In the old, dark days before virtualization and cloud services, all servers were pets — physical boxes screwed onto a rack in a data center (or worse, sitting underneath Larry’s desk in the office server closet; careful with that Big Gulp, Larry!). Each one was named, crafted by hand, and given copious attention by a neck-bearded SysAdmin who came to love his servers as much or more than his children. Pets are indispensable and irreplaceable, and when they get sick, it’s a BIG deal. After all, what self-respecting pet-parent wouldn’t drop everything to nurse his/her little furbaby back to health?

But in the rough-and-tumble world of application development, that’s a big problem. Time spent troubleshooting machine-specific problems is a deadweight loss for every project’s bottom line. To say nothing of that desperate feeling when the CEO’s pet project is suddenly unresponsive, and Larry’s the only one who knows anything about the machine it’s running on, and Larry’s not answering his pager…

Clinton2Cattle, on the other hand, aren’t like pets. They’re typically given numbers instead of names. They’re expendable and (with apologies to vegetarians everywhere) disposable. Rather than being cared for individually, they are completely managed by repeatable and documented processes. If there’s a problem with one cow, the herd is unaffected. The sick cow is, shall we say, simply removed from the herd and life goes on.

The advent of virtualization, cloud computing, and provisioning tools like Chef and Puppet have combined to allow technical architects to think of their resources as cattle instead of pets. This thought — that systems are not hand-crafted masterpieces but cogs in a machine managed by repeatable rules — is at the core of the DevOps philosophy. While there is a great deal of spirited debate over what DevOps precisely means, at Mobomo it boils down to three rules:

Infrastructure is Code

Larry’s not going to like this, but he’d be a lot better at his job if he thought more like a developer. All those manual processes he goes through to create and maintain infrastructure, all those one-liner shell scripts StackExchange hacks he’s committed to memory, mean he’s introduced a non-automated factor into the project’s critical path: himself.

But fortunately (or not) for Larry, machine provisioning tools like Ansible and Chef, along with cloud resource templating systems like CloudFormation and Terraform, mean that it is now possible to remove all manual interaction from the process and allow an application’s infrastructure to be defined by code, right beside the application source itself. This way it can be version-controlled, peer-reviewed, and easily tested in non-production environments, eliminating the incongruities that come with different sets of environmental variables. Beyond that, the code functions as de-facto documentation of your environment’s structure, which tends to be way more reliable than whatever is lurking in the nether regions of Larry’s memory.

Bottom line: if your entire application infrastructure can’t be rebuilt with the push of a button (or the running of a single shell script), then it’s not in code, and therefore your servers are pets, not cattle.

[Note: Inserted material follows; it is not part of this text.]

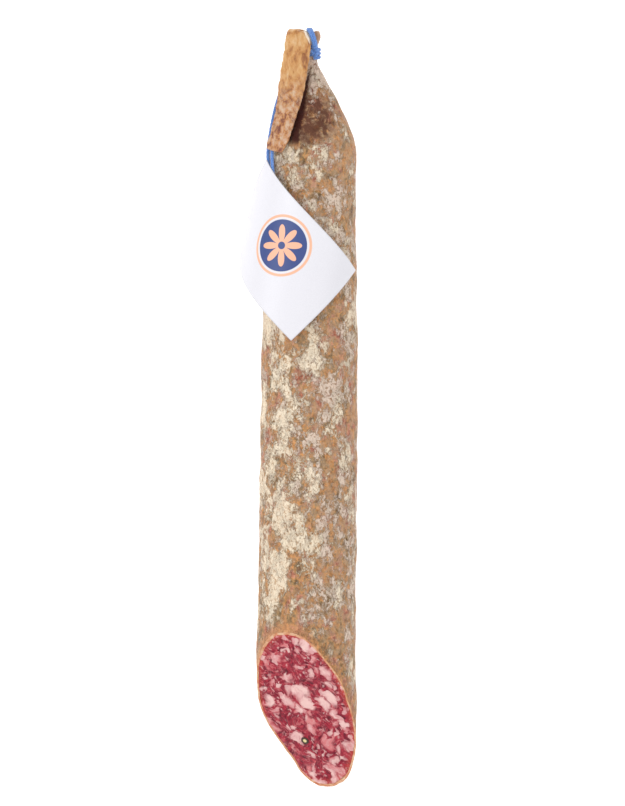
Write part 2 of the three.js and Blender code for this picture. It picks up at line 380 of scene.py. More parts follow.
# %% Tie the neck
NECK = (2.4, 185.0, 25.5)
TIE_INNER_RADIUS = 1.95
TIE_TURNS = 3
POINTS_PER_TURN = 12
KNOT_MIDDLE = (3.1, 184.9, 29.9)
KNOT_SCALE = 0.62
KNOT_OVERLAP = 1.3
KNOT_TWINE = 1.7 * MM
KNOT_POINTS = 18
FOLD_TURN = [
    (2.6, 186.2, 30.0),
    (2.3, 189.4, 30.9),
    (1.4, 193.0, 31.3),
    (0.3, 195.9, 30.1),
    (-0.4, 197.0, 27.2),
    (-0.4, 195.4, 24.2),
    (0.2, 191.8, 22.6),
    (1.2, 188.4, 22.3),
    (2.1, 185.4, 22.9),
]
SECOND_TURN = 1.2


def neck_turns():
    """Corner points of the turns round the neck, one strand beside the other."""
    pitch = TWINE_DIAMETER / MM
    radius = TIE_INNER_RADIUS + pitch / 2
    corners = []
    for k in range(TIE_TURNS * POINTS_PER_TURN + 1):
        turn = k / POINTS_PER_TURN
        angle = 2 * math.pi * turn
        forward = NECK[1] + pitch * (turn - TIE_TURNS / 2)
        corners.append((NECK[0] + radius * math.sin(angle), forward, NECK[2] + radius * math.cos(angle)))
    return corners


def tight_knot():
    """Corner points of an overhand knot, pulled tight."""
    corners = []
    for k in range(KNOT_POINTS):
        angle = 2 * math.pi * k / KNOT_POINTS
        across = math.sin(angle) + 2 * math.sin(2 * angle)
        along = math.cos(angle) - 2 * math.cos(2 * angle)
        over = -KNOT_OVERLAP * math.sin(3 * angle)
        corners.append([KNOT_MIDDLE[axis] + KNOT_SCALE * (across, along, over)[axis] for axis in range(3)])
    return corners


runs = [
    lay_twine("neck_turns", smooth_route(neck_turns())),
    lay_twine("knot", smooth_route(tight_knot(), closed=True), KNOT_TWINE),
    lay_twine("fold_turn", smooth_route(FOLD_TURN)),
    lay_twine("second_fold_turn", smooth_route([(x + SECOND_TURN, y, z) for x, y, z in FOLD_TURN])),
]
take_up(runs[0])
for run in runs:
    run.select_set(True)
bpy.ops.object.join()
tie = settle(bpy.context.object, "tie", "twine", "twine_tie")

# %% [markdown]
# ## The casing
# The casing is pork gut that has dried tight round the filling. It swells towards the cut and draws in
# to a pleated cone at the tie. Its sizes are written down at stations, and a smooth curve through
# them gives the ring at any place between.

# %% Sizes of the body
# Y, radius, X of the axis, Z of the axis, all in mm, as in the CAD model but fuller under the twine
BODY_STATIONS = [
    (-206, 26.1, -1.9, 25.7),
    (-140, 26.0, -1.5, 25.6),
    (-100, 25.5, -1.0, 25.1),
    (-37, 25.2, -0.3, 24.8),
    (40, 24.8, 0.4, 24.4),
    (95, 23.8, 0.6, 23.4),
    (127, 23.4, 1.0, 23.0),
    (137, 22.6, 1.3, 23.3),
    (145, 20.0, 1.5, 23.8),
    (155, 15.6, 1.6, 24.4),
    (165, 10.1, 1.8, 25.0),
    (174, 4.9, 2.0, 25.4),
    (181, 2.1, 1.9, 25.5),
    (189, 1.4, 2.4, 25.5),
]
BODY_STEP = 4.0
CONE_STEP = 2.5
CONE_FROM = 127


def smooth_value(places, values, place):
    """The value at any place between given ones, on a smooth curve through them."""
    last = len(places) - 1
    row = 0
    while row < last - 1 and place > places[row + 1]:
        row += 1

    def slope(k):
        after = min(k + 1, last)
        before = max(k - 1, 0)
        return (values[after] - values[before]) / (places[after] - places[before])

    span = places[row + 1] - places[row]
    f = min(max((place - places[row]) / span, 0), 1)
    step = f * f * (3 - 2 * f)
    leave = f * (1 - f) ** 2 * span * slope(row)
    arrive = f * f * (f - 1) * span * slope(row + 1)
    return values[row] + (values[row + 1] - values[row]) * step + leave + arrive


body_places, *body_columns = [list(column) for column in zip(*BODY_STATIONS)]


def body_ring(along):
    """Centre and radius of the body's ring at one place, in metres."""
    radius, across, up = (smooth_value(body_places, column, along) for column in body_columns)
    return Vector((across, along, up)) * MM, radius * MM


ring_places = [body_places[0]]
while ring_places[-1] < body_places[-1] - CONE_STEP:
    ring_places.append(ring_places[-1] + (BODY_STEP if ring_places[-1] < CONE_FROM else CONE_STEP))
print("rings along the body:", len(ring_places))

# %% [markdown]
# ## The body from ring to ring
# A stretched cylinder would have one radius and a straight axis. So one ring is drawn, and then
# extruded from place to place, each time moved on and scaled to the next radius.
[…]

Infrastructure is immutable

Related to the above is the idea that infrastructure should be immutable — that is, never altered on the fly once it has been created. This rule prevents Larry from, say, noticing a bug and updating a configuration file on a running server, thus causing headaches the next time the application is deployed or has to scale-out. If all running resources are treated as inaccessible black boxes, this means code changes can only be made via the version-controlled provisioning scripts and templates, thus ensuring that each deployment or scale-out of the application will be running on identical servers.

Furthermore, treating infrastructure as immutable allows us to think about deployments themselves differently. Rather than deploying an application by pushing an update to run servers, crossing our fingers and hoping it works then desperately rushing to revert manually if a bug is discovered, at Mobomo we employ a Blue/Green deployment methodology.

When a production stack needs to be updated, it is deployed from scratch with new infrastructure (the “Green” instance) created from code each time. That allows QA testers (using a combination of automated and manual tests; more on the relationship between automated testing and Blue/Green deployments in a future post!) to verify the functionality of the new environment before it is made live. Then, production traffic is simply switched (by changing a DNS record or similar) onto the new/”Green” stack. If a problem is then detected with the newly deployed app, it is a simple matter to switch back to the old production “Blue” instance painlessly without the risk of extended production downtime. Once all stakeholders are satisfied, the old “Blue” stack can simply be destroyed.

Embrace the chaos monkey

Cattle-oriented infrastructure means coming to terms with the idea that failure is ubiquitous and constant, and rather than something to be feared, should be embraced. This means specifically designing your application infrastructure with the certainty that it will fail, and testing that failure constantly, in production.

We’ve recently been playing with a tool called Chaos Monkey created by the development team at Netflix. Chaos Monkey does one job and does it very well — it runs in your production environment and randomly kills running server instances.

Let that sink in for a moment: if your infrastructure cannot tolerate the random, arbitrary death of machines, then you are treating your servers like pets instead of cattle.

Using techniques like load balancing, auto-scaling, and high-availability proxies, it has never been easier to embrace the Chaos Monkey. Failure should be assumed and automated procedures put in place (spinning up new machines, altering DNS and load balancer configuration) to handle that failure without any human involvement. Furthermore, with cloud services like AWS and Azure continuing to build hosted solutions that take the guesswork out of planning for scalability, we find ourselves in a brave new world in which most undifferentiated heavy lifting has been eliminated and we can focus on what we do best: building great applications.

So by all means, adopt a pet or three and care for them like family. But when it comes to supporting your Internet applications, it’s long since time to start thinking like a rancher.